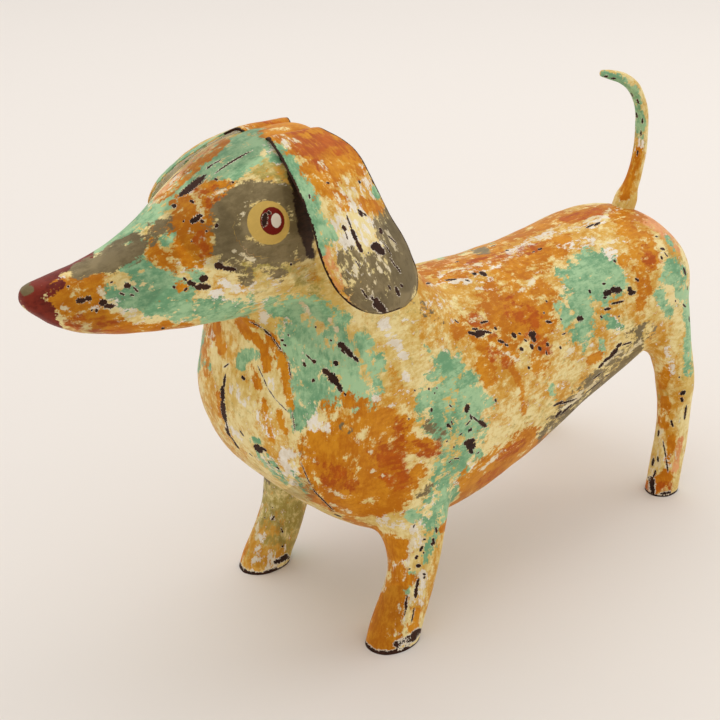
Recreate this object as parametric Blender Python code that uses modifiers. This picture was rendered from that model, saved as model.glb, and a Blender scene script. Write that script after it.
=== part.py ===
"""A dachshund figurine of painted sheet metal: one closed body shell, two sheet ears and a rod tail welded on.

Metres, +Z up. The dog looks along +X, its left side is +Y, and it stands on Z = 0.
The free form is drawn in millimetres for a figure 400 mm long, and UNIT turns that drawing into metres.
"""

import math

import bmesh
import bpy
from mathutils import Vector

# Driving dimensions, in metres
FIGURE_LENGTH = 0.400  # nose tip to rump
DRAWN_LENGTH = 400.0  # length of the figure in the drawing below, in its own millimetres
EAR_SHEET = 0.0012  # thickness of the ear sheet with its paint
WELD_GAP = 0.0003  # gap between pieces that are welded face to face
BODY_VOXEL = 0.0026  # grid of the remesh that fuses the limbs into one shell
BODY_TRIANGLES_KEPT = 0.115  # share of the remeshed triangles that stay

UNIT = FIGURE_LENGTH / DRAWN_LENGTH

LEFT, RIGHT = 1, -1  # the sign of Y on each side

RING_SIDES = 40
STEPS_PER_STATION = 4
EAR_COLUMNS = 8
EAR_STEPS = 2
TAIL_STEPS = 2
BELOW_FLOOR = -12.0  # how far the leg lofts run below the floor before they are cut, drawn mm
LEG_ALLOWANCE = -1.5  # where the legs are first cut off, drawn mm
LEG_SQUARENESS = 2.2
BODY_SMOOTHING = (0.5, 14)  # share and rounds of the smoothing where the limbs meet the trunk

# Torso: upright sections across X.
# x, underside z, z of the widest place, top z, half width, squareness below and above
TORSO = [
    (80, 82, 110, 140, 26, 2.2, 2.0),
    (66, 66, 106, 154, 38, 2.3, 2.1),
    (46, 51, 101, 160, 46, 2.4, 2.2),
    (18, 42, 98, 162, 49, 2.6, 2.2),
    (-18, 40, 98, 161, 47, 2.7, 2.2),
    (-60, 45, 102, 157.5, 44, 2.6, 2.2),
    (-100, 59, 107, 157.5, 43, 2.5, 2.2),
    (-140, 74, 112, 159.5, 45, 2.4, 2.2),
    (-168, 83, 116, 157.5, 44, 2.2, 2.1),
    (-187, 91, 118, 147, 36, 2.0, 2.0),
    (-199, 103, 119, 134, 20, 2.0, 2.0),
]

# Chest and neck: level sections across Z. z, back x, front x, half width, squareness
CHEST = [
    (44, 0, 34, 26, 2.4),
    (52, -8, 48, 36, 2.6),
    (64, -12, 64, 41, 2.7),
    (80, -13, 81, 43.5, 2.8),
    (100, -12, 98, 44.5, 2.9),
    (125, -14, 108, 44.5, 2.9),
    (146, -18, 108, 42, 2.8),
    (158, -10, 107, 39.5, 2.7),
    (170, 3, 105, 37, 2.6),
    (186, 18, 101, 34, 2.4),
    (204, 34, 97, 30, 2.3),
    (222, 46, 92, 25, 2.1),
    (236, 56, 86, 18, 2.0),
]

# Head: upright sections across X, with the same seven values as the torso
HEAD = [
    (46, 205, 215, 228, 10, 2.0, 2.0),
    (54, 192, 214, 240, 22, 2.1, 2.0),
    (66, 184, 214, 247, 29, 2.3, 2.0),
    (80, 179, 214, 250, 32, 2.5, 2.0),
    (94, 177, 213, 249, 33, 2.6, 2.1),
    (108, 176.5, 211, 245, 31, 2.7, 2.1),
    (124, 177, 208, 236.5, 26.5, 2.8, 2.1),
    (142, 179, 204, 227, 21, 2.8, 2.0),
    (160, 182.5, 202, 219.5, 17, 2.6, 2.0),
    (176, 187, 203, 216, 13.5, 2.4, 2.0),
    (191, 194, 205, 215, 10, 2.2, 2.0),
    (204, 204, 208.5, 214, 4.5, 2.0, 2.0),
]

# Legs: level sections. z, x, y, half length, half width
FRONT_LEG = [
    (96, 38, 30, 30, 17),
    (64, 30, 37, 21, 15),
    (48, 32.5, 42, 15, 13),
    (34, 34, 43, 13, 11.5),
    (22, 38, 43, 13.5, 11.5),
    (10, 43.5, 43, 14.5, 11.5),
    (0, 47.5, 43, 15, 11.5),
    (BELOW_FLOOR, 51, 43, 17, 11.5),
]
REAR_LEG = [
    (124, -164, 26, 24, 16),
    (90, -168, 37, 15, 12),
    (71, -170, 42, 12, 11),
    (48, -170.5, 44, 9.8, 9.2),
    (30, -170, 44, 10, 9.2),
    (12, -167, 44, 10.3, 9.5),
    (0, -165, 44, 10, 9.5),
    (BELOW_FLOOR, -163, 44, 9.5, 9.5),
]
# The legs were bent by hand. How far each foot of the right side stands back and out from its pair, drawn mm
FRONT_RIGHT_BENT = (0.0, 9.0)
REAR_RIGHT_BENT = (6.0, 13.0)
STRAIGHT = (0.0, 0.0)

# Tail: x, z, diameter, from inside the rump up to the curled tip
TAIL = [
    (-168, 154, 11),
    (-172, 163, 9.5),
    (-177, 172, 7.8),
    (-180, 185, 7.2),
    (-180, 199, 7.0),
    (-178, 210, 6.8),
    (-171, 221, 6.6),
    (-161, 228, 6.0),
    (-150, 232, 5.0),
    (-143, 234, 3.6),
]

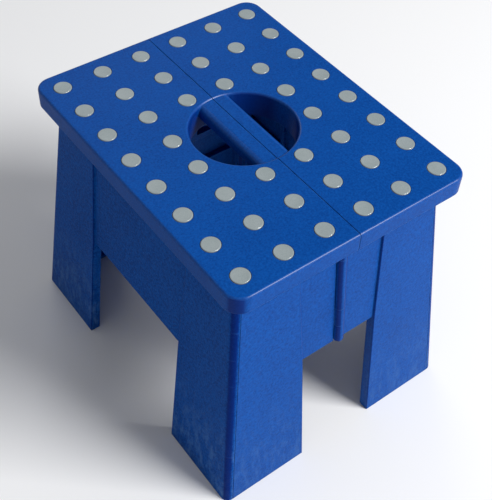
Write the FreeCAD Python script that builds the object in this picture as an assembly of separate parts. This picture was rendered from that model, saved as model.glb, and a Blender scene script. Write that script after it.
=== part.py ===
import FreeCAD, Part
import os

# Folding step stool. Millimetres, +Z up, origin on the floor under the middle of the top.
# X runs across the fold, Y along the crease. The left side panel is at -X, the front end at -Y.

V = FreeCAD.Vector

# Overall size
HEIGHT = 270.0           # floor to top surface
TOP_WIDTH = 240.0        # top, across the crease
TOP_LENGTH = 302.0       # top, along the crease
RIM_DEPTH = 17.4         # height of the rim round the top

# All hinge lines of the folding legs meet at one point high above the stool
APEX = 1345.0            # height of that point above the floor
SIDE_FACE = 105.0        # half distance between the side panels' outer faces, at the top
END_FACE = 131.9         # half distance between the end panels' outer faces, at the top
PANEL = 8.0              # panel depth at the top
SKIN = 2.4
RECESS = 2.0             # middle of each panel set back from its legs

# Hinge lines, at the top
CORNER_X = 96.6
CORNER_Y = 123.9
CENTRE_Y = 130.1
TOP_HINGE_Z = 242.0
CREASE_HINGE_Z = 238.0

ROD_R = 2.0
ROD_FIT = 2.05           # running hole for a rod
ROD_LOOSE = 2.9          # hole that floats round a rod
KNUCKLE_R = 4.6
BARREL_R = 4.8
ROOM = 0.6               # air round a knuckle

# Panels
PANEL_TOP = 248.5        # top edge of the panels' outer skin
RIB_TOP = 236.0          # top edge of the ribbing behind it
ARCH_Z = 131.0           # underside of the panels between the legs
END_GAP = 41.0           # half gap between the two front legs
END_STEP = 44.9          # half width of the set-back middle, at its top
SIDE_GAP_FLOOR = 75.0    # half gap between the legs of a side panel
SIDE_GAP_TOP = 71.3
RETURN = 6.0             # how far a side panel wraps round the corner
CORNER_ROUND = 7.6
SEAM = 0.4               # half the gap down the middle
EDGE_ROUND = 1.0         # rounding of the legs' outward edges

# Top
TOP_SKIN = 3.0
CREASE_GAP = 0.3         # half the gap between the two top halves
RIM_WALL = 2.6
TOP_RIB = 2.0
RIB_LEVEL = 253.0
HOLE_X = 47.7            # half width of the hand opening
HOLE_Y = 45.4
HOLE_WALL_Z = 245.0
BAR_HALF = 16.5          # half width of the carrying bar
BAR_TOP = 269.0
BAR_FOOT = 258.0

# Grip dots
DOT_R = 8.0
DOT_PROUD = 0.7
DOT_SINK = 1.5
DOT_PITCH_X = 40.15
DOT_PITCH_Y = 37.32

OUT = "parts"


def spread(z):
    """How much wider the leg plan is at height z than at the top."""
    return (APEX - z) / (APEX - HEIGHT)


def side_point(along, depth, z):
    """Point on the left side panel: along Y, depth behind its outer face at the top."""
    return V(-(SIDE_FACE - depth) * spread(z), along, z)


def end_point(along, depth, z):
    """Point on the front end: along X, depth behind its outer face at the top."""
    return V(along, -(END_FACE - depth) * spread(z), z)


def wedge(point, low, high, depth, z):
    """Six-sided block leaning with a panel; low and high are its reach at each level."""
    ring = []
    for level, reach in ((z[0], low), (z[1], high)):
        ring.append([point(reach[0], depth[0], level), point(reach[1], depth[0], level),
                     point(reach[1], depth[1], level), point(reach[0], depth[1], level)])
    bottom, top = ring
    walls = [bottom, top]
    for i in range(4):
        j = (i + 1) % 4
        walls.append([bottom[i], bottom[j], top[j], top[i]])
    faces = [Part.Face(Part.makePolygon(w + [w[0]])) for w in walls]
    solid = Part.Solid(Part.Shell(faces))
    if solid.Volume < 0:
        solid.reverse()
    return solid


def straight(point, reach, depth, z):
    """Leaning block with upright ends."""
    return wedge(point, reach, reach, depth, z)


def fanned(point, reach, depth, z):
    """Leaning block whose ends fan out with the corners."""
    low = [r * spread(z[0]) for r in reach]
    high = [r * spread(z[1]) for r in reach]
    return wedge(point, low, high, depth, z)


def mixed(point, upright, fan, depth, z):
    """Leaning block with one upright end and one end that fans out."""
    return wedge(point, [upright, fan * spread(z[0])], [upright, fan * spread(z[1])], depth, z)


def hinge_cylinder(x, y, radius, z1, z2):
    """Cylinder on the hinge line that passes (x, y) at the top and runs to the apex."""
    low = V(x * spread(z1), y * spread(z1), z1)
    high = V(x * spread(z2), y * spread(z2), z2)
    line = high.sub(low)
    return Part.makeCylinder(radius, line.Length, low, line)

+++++

Look through the entries above and quote exactly the lines from the line with "Write the FreeCAD" to the line with "round a knuckle", counting both of those lines.

Write the FreeCAD Python script that builds the object in this picture as an assembly of separate parts. This picture was rendered from that model, saved as model.glb, and a Blender scene script. Write that script after it.
=== part.py ===
import FreeCAD, Part
import os

# Folding step stool. Millimetres, +Z up, origin on the floor under the middle of the top.
# X runs across the fold, Y along the crease. The left side panel is at -X, the front end at -Y.

V = FreeCAD.Vector

# Overall size
HEIGHT = 270.0           # floor to top surface
TOP_WIDTH = 240.0        # top, across the crease
TOP_LENGTH = 302.0       # top, along the crease
RIM_DEPTH = 17.4         # height of the rim round the top

# All hinge lines of the folding legs meet at one point high above the stool
APEX = 1345.0            # height of that point above the floor
SIDE_FACE = 105.0        # half distance between the side panels' outer faces, at the top
END_FACE = 131.9         # half distance between the end panels' outer faces, at the top
PANEL = 8.0              # panel depth at the top
SKIN = 2.4
RECESS = 2.0             # middle of each panel set back from its legs

# Hinge lines, at the top
CORNER_X = 96.6
CORNER_Y = 123.9
CENTRE_Y = 130.1
TOP_HINGE_Z = 242.0
CREASE_HINGE_Z = 238.0

ROD_R = 2.0
ROD_FIT = 2.05           # running hole for a rod
ROD_LOOSE = 2.9          # hole that floats round a rod
KNUCKLE_R = 4.6
BARREL_R = 4.8
ROOM = 0.6               # air round a knuckle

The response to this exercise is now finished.